Bukan hanya si budi kecil, Ibu-ibu yang telah lanjut usia maupun yang belum turut meraimakan pemandangan di pantai losari malam itu. Selain itu bapak tukang parkir yang tidak bosan-bosannya menjaga kendaraan pengunjung dan semua teman-temannya yang menjadi korban dari rezim berkuasa. Jika dilihat sepintas hidup ini rasanya tidak adil. Pemandangan yang sangat kontras telah membuatku semaki miris merasakanya. Pembangunan kota yang begitu megah dari segi infra struktur. Tempat rekreasi yang cukup banyak dan jika di hitung dana untuk untuk membangunnya maka sungguh tidak sedikit. Sementara di samping pemandangan bangunan yang tersusun rapi itu terdapat mereka yang berpakaian compang-camping , kusut dan kotor sendang mencari sesuap nasi. Mereka yang melalui mereka dengan mobil berplat hitam pun jarang menghiraukan mereka.

“Beli jualanku kak” kata si budi kecil. Ingin membeli, namun uang yang ku bawa tak cukup. Namun disela-sela pertemuan dengannya aku melemparkan pertanyaan padanya.

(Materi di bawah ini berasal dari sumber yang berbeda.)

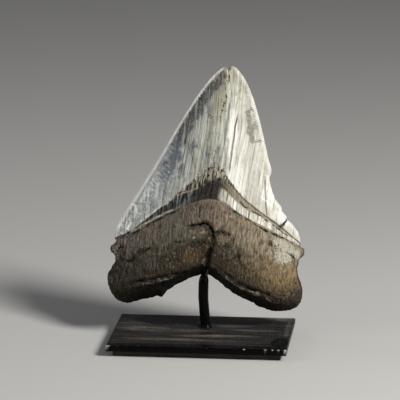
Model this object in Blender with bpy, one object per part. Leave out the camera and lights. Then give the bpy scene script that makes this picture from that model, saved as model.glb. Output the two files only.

“Dek’ kelas brapa sekarang dan dimana sekolah?” tanyaku.

“Tidak sekolah kak’”

“Kenapa”?

“Pace sama maceku tidak punya uang kak” (pace, mace = ayah, ibu dalam bahasa Makassar)

Demikian potongan ceritaku dengan si budi kecil. Dan jika realitas ini tetap dibiarkan. Mereka dan si budi kecil tetap susah atau tidak bisa mengakses pendidikan. Maka mereka tidak mampu mengatasi tuntunan zaman yang memutlakan pengetahuan yang memadai. Sehingga mereka hanya akan memproduksi kembali kehidupan yang sama yaitu kemiskinan karna kemisikinan selalu sejalan dengan kadar pengetahuan yang dimilikinya.

Demikianlah sedikit potret kehidupan masyarakat perkotaan.